Please quote exactly the lines below from the line containing "Recreate this object" to the line containing "# z = 0, and", both lines included, and nothing else.
begin EXTRACTED RECORDS
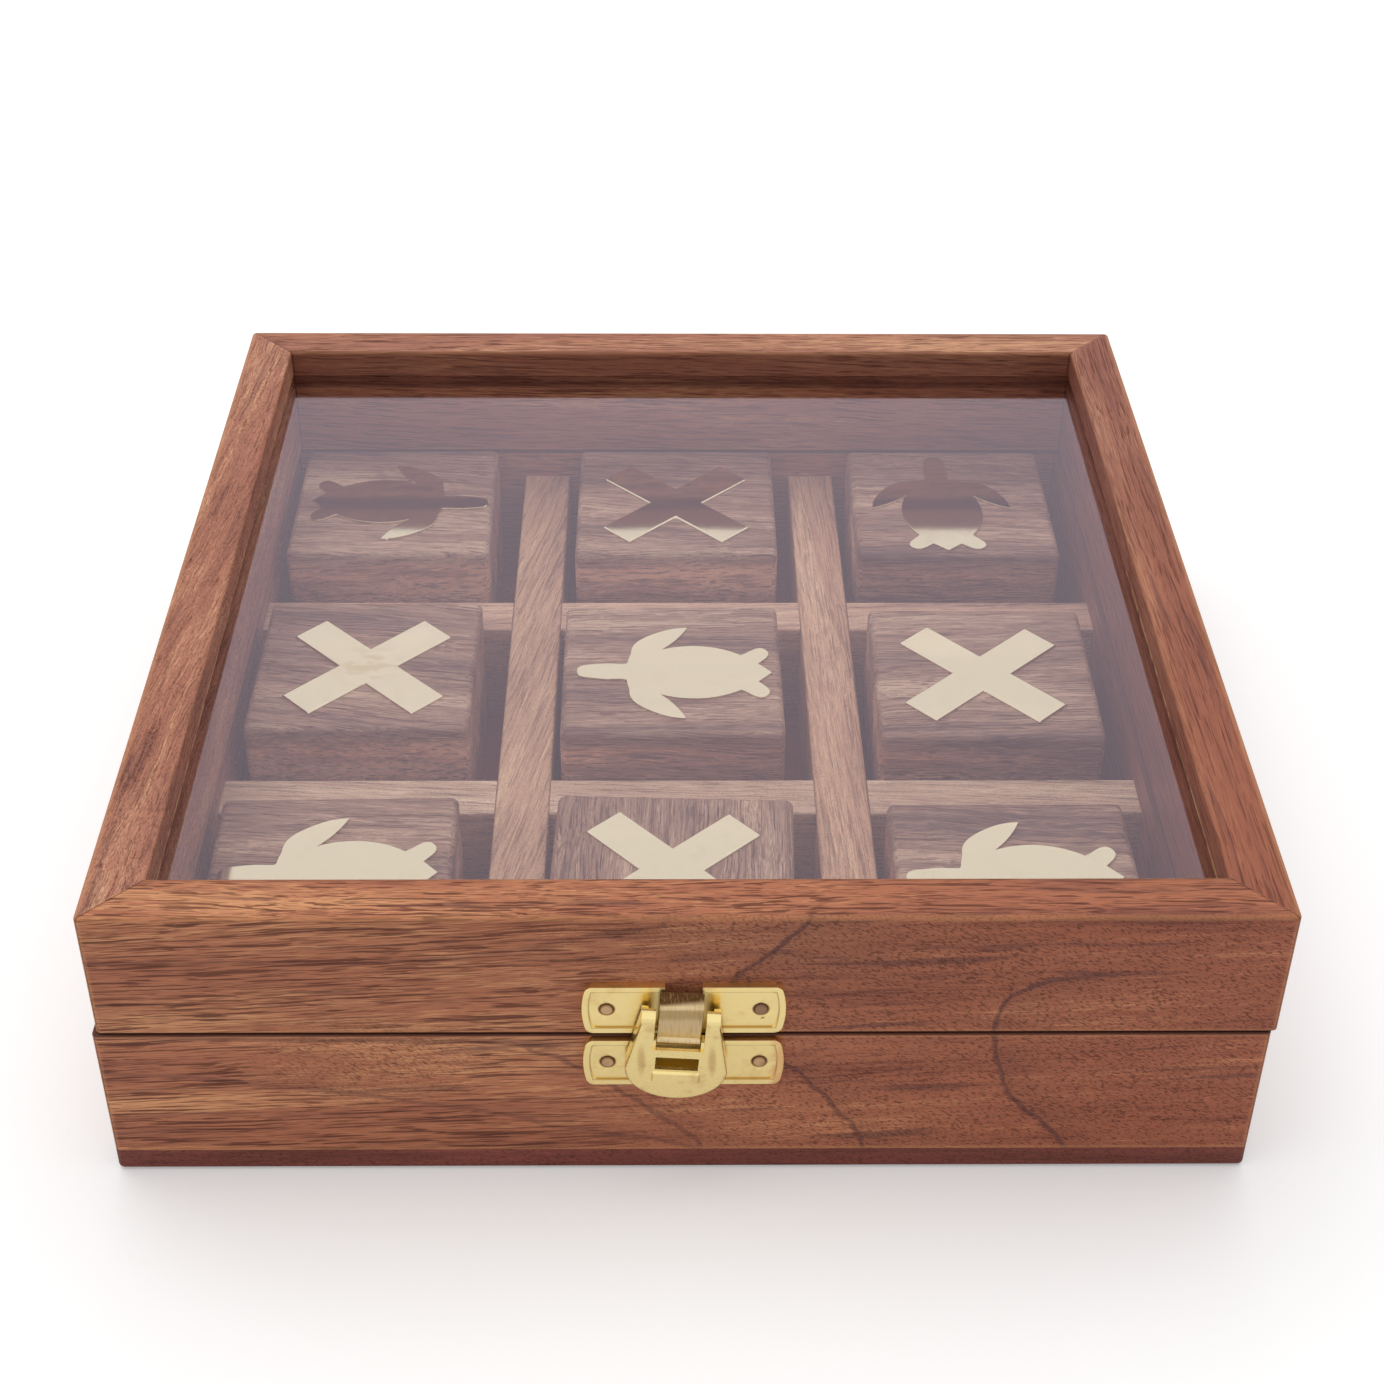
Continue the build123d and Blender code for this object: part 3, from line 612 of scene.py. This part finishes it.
end EXTRACTED RECORDS
begin EXTRACTED RECORDS
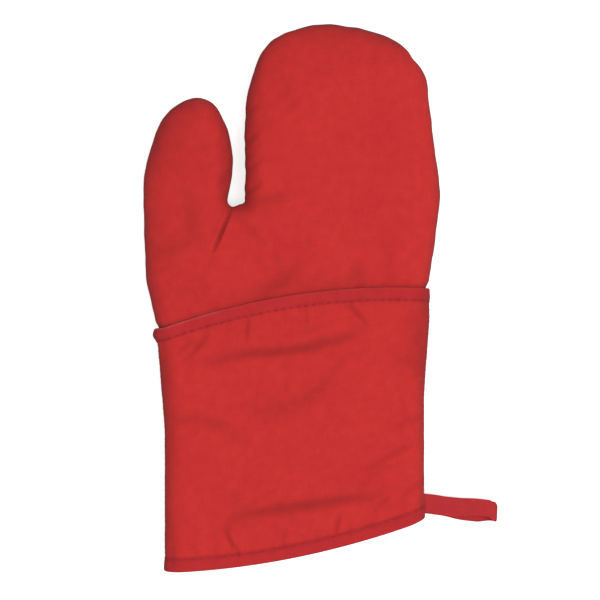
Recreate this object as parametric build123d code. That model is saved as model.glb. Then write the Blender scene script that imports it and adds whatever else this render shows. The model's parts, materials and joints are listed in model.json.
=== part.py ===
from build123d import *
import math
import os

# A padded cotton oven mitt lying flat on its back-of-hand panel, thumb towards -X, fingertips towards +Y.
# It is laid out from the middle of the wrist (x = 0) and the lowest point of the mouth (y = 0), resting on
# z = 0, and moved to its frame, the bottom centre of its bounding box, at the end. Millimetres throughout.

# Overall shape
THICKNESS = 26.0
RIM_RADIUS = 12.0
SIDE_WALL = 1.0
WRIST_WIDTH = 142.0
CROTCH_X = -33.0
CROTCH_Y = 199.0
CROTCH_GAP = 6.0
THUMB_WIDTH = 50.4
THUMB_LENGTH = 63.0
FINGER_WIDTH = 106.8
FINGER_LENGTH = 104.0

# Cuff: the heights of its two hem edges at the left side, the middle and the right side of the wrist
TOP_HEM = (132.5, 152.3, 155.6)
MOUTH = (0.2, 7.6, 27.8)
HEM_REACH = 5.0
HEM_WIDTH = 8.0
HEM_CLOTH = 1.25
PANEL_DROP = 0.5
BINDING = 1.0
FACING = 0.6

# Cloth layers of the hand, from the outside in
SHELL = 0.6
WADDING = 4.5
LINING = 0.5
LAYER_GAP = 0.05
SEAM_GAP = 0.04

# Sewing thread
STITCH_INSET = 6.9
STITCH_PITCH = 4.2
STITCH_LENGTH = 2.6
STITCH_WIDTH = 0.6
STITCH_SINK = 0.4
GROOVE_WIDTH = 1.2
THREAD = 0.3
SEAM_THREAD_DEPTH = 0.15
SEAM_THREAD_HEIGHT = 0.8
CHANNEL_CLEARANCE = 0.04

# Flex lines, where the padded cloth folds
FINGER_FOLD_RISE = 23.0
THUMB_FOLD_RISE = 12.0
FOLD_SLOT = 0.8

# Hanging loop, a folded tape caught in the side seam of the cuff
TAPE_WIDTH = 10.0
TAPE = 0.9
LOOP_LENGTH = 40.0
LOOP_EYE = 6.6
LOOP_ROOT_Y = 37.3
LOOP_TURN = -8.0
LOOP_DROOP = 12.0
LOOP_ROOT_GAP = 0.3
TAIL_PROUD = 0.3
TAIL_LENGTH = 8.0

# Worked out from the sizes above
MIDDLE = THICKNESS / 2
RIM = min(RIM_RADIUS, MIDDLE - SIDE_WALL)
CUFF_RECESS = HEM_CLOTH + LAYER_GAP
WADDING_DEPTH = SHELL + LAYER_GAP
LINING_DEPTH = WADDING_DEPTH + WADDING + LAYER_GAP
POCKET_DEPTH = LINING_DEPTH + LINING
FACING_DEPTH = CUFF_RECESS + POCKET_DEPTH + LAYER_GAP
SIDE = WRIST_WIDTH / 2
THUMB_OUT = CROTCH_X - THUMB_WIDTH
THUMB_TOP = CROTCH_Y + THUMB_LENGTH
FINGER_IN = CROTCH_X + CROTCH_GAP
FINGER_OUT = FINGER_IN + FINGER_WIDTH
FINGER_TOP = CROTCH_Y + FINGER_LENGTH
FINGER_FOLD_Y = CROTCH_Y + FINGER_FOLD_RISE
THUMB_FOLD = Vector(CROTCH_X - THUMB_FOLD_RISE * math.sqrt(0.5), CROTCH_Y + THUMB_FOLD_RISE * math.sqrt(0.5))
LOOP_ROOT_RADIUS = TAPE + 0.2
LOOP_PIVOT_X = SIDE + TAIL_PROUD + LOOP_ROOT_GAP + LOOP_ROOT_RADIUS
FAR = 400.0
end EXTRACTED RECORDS
begin EXTRACTED RECORDS
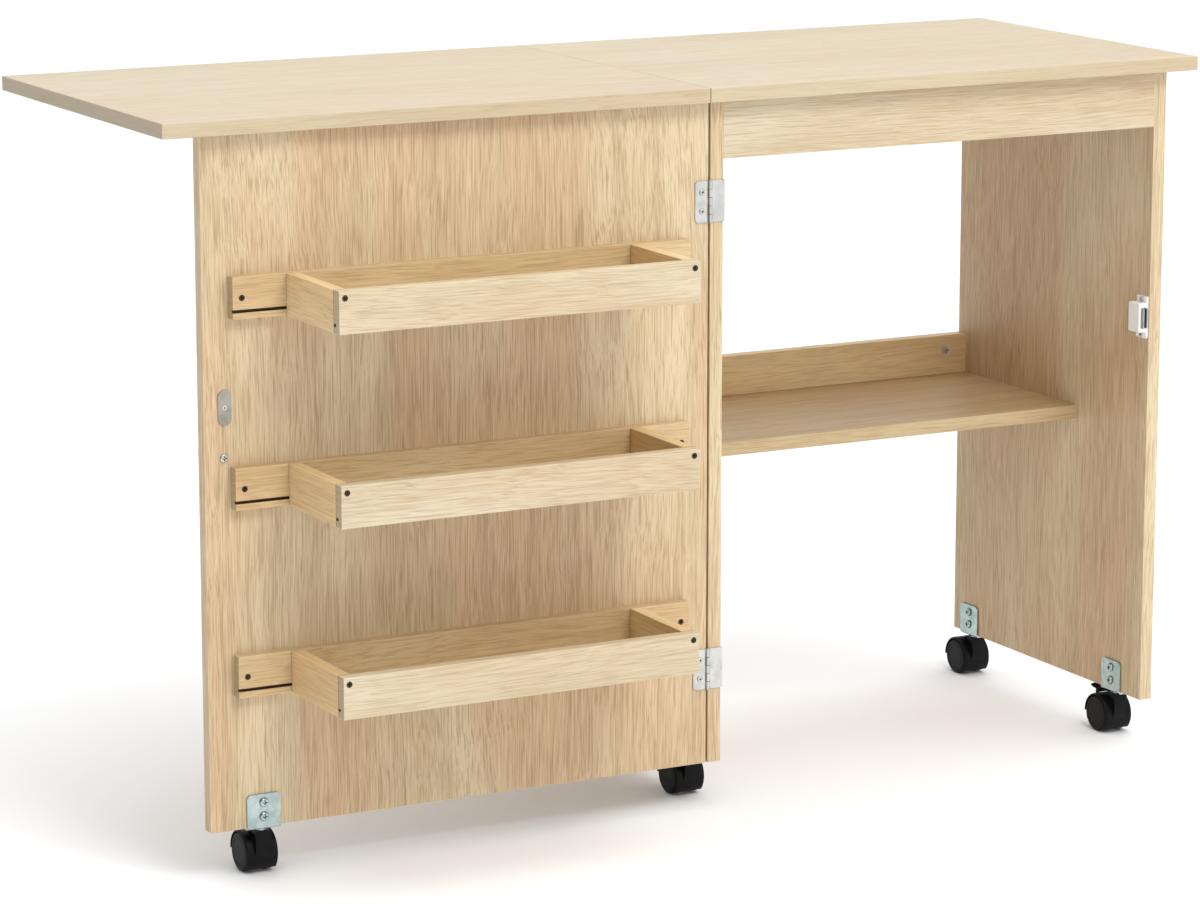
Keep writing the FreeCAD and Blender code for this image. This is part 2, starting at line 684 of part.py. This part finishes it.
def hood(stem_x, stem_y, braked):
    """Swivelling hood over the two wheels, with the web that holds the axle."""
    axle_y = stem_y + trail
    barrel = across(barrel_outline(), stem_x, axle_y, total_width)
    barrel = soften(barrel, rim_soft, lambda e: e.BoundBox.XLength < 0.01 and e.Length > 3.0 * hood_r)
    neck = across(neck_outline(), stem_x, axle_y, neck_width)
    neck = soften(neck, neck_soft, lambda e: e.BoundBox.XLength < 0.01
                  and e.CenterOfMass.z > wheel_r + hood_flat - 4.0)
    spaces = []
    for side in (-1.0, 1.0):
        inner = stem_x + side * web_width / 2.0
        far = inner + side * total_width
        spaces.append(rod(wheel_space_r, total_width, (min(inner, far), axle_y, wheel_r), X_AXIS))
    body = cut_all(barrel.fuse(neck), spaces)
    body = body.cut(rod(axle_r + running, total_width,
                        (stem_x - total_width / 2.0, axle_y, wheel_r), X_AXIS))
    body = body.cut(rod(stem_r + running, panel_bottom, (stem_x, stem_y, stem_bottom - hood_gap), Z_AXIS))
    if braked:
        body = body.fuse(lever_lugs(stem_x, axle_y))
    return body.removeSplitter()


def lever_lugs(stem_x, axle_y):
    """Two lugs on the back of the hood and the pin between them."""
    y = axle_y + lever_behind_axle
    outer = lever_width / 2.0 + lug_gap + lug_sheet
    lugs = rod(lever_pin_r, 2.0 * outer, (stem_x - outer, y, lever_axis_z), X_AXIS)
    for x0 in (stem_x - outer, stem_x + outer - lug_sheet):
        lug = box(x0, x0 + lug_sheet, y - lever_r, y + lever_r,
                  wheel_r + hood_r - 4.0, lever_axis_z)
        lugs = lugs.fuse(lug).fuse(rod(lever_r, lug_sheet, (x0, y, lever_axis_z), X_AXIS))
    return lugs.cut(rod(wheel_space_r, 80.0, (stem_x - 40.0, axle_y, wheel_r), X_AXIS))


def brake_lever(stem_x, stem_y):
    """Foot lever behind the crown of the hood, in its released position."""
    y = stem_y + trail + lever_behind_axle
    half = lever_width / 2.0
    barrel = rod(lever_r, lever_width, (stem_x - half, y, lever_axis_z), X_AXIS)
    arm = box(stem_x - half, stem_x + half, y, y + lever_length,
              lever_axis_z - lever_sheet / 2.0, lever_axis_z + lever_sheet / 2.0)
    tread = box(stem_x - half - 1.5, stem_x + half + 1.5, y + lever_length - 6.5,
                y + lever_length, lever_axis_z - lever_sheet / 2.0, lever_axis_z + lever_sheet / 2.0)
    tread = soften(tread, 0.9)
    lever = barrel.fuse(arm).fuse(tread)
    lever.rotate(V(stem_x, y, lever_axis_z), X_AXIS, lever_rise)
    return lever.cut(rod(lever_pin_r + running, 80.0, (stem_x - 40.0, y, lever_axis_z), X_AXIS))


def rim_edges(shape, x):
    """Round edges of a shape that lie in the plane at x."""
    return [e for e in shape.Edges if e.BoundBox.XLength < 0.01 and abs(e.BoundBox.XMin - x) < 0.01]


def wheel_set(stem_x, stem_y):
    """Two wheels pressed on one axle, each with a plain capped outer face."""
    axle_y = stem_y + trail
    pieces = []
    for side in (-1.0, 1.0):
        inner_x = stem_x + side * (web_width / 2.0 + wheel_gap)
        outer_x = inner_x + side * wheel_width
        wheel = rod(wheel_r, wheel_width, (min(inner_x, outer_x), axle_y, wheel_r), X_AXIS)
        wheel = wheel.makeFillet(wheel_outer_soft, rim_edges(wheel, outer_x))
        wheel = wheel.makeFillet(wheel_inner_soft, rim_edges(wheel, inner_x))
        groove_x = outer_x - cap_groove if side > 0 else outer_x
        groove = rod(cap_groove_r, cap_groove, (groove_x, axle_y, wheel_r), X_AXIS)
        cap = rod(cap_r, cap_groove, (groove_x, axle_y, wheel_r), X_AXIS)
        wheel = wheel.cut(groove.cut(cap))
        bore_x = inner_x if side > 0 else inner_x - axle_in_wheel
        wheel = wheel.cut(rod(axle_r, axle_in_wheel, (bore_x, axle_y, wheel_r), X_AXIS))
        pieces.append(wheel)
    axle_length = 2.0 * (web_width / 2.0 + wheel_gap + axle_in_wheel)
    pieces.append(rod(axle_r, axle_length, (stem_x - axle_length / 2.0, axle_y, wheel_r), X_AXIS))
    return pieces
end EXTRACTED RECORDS
◆ ANSWER IN FULL:
Recreate this object as parametric build123d code. That model is saved as model.glb. Then write the Blender scene script that imports it and adds whatever else this render shows. The model's parts, materials and joints are listed in model.json.
=== part.py ===
from build123d import *
import math
import os

# A padded cotton oven mitt lying flat on its back-of-hand panel, thumb towards -X, fingertips towards +Y.
# It is laid out from the middle of the wrist (x = 0) and the lowest point of the mouth (y = 0), resting on
# z = 0, and moved to its frame, the bottom centre of its bounding box, at the end. Millimetres throughout.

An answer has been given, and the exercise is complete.